> **Provided data**
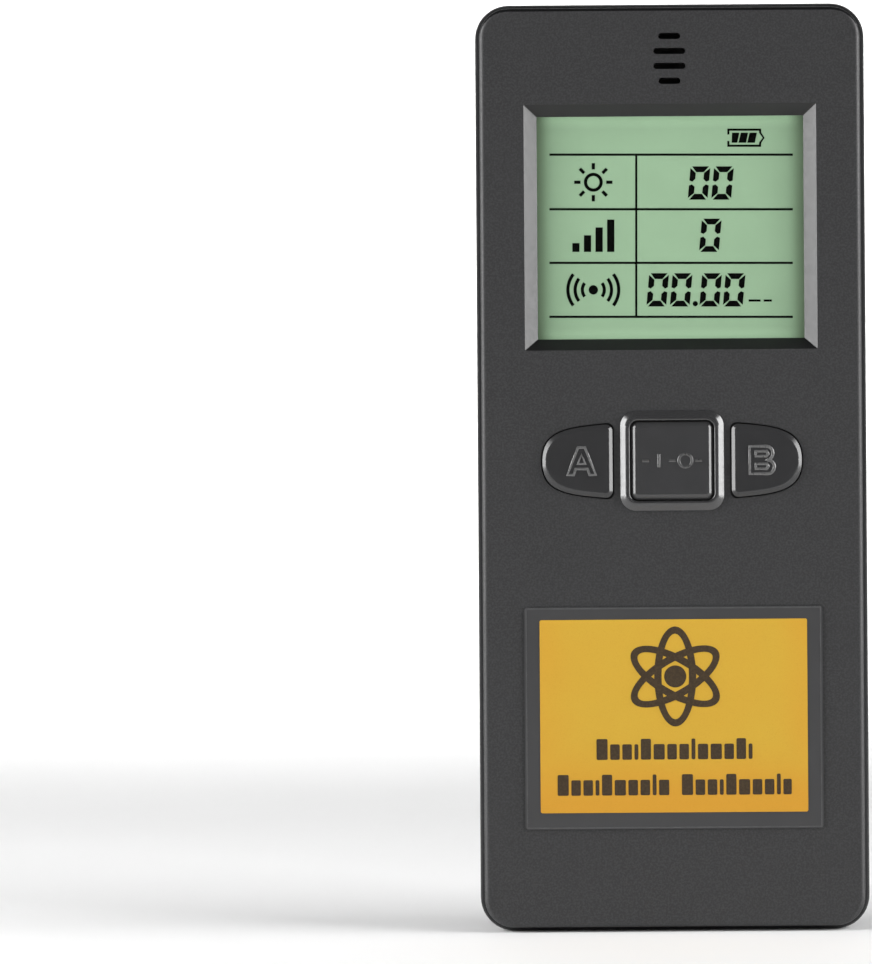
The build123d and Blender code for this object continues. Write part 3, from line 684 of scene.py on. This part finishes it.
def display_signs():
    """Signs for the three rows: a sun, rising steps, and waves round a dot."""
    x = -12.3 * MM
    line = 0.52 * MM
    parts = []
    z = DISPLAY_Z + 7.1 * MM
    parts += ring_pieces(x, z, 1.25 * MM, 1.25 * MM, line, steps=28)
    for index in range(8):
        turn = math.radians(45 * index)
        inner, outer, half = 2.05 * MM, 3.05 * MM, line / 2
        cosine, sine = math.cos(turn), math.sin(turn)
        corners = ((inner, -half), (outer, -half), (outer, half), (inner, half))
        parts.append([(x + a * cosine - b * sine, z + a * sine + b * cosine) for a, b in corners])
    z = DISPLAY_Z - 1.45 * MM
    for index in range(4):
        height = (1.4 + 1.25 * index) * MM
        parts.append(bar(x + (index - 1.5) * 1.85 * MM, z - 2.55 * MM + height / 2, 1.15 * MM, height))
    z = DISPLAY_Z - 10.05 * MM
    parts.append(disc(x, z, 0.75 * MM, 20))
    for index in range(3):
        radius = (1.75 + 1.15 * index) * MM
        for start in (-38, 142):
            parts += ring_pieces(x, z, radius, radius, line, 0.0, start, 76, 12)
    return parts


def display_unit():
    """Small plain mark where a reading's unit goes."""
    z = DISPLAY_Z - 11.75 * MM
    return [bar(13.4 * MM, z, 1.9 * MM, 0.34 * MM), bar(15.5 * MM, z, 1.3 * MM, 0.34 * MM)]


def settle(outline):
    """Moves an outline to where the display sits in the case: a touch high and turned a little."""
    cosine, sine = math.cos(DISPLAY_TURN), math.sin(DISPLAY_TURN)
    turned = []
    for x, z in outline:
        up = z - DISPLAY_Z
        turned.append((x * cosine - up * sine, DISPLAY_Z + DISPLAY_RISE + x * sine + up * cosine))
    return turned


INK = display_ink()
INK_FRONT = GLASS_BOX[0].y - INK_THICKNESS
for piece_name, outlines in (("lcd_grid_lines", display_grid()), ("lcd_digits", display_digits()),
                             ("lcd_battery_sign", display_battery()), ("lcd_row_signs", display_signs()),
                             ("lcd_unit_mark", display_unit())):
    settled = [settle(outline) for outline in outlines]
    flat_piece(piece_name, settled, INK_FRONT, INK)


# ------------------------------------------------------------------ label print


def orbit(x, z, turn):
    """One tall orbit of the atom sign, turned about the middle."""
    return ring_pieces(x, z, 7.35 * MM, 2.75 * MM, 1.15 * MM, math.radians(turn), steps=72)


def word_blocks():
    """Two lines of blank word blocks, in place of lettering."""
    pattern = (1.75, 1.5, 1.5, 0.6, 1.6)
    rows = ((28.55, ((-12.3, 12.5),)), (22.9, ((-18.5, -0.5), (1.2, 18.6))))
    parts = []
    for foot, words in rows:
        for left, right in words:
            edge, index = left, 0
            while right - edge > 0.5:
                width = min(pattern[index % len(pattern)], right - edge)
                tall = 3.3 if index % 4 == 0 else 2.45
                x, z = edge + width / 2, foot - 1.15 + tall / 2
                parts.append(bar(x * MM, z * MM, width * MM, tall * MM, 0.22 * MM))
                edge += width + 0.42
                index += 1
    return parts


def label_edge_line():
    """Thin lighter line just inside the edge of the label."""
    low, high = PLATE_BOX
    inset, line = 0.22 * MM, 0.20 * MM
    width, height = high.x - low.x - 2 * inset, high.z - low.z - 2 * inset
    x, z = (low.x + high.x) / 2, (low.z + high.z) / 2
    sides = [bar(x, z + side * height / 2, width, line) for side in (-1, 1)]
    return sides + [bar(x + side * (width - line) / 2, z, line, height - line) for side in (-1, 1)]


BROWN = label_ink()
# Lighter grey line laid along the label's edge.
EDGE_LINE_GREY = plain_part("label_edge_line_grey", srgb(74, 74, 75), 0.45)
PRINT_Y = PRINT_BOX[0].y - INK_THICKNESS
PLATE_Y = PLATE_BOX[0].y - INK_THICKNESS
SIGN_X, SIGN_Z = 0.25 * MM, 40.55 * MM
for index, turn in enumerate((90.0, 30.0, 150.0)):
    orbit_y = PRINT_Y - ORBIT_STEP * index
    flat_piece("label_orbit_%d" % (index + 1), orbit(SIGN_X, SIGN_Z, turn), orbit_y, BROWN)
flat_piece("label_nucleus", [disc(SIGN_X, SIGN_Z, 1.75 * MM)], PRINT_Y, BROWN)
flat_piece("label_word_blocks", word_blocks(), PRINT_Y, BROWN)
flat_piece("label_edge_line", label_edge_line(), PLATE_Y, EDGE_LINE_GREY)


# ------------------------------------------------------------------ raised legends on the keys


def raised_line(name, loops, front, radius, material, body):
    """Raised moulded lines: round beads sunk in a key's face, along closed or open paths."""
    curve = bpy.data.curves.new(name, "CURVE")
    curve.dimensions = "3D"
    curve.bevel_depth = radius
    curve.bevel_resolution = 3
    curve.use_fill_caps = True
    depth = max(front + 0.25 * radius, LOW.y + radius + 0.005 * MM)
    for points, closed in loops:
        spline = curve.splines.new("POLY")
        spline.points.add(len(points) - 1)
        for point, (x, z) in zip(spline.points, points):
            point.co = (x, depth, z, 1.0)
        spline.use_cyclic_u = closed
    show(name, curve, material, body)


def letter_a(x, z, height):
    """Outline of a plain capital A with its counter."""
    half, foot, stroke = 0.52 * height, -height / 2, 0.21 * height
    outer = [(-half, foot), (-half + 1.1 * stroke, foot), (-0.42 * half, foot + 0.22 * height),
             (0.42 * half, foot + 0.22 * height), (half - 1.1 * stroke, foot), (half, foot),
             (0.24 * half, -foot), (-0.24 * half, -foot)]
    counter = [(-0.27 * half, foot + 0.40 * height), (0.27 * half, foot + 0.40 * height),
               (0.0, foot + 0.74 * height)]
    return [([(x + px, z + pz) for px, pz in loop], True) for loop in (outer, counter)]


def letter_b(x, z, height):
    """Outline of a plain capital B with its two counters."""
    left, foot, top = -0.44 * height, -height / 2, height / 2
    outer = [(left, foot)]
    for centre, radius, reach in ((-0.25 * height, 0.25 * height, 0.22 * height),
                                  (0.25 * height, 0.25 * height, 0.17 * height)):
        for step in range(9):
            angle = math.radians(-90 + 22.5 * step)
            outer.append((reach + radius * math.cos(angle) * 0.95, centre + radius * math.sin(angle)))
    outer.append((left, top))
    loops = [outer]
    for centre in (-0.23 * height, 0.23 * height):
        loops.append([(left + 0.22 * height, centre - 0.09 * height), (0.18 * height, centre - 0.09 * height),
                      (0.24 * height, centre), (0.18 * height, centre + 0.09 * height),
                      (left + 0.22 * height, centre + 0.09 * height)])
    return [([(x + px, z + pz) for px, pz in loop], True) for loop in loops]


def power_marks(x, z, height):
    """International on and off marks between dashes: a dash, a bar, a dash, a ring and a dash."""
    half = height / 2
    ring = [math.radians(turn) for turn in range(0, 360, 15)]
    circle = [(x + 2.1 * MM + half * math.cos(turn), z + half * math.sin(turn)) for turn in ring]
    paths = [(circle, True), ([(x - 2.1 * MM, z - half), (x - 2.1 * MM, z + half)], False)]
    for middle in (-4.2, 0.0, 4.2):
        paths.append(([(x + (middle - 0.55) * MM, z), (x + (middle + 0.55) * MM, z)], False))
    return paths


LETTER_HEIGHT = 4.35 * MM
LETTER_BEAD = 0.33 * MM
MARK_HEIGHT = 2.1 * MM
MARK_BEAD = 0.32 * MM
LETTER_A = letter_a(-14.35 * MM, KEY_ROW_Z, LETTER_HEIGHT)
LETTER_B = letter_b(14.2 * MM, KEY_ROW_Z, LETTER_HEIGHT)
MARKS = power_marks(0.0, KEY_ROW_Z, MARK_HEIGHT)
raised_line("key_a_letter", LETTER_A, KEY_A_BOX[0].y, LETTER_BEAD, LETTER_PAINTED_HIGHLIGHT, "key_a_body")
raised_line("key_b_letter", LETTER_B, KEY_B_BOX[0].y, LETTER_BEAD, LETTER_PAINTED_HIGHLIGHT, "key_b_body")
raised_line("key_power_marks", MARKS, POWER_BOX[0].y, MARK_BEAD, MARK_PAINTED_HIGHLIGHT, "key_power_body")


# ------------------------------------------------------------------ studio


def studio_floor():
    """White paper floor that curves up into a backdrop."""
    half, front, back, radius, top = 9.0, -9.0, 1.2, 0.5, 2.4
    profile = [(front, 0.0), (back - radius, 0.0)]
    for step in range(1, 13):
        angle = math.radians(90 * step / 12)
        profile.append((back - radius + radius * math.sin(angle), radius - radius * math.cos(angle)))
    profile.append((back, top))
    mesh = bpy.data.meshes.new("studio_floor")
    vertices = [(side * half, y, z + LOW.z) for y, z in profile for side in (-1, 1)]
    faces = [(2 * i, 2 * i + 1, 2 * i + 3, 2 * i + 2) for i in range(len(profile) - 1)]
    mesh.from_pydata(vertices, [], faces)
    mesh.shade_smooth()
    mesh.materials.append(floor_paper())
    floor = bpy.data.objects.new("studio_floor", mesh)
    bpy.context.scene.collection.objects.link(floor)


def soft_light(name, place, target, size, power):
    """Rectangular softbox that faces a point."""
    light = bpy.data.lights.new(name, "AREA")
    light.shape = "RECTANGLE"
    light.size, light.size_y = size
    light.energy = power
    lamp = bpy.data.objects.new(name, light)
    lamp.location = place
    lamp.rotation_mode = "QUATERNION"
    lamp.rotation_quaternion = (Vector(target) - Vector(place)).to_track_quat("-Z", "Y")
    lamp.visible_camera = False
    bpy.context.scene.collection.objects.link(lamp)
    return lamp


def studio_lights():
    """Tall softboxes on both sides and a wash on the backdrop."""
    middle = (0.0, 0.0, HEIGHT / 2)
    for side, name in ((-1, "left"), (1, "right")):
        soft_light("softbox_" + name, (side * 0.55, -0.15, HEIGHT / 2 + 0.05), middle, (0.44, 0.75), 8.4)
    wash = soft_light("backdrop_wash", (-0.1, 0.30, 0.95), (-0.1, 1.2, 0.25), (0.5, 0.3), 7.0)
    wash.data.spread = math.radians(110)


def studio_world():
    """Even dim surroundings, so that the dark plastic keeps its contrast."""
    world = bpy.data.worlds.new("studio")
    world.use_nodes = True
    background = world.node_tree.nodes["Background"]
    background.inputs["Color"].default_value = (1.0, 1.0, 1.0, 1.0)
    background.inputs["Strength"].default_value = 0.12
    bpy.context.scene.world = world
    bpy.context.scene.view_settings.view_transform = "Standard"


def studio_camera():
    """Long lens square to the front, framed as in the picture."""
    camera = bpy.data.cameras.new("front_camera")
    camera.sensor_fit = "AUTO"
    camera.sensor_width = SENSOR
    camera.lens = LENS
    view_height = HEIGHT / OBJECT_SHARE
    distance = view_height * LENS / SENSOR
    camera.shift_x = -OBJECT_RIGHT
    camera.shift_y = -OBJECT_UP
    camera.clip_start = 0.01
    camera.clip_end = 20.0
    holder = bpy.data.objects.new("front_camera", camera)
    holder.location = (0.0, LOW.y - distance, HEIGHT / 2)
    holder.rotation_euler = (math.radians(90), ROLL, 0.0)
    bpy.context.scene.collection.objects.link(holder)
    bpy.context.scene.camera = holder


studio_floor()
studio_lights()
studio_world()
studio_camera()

> **Written instruction**
Find the lines of the material that hold the word "scene" and report their count alone.

> **Reply to the task**
7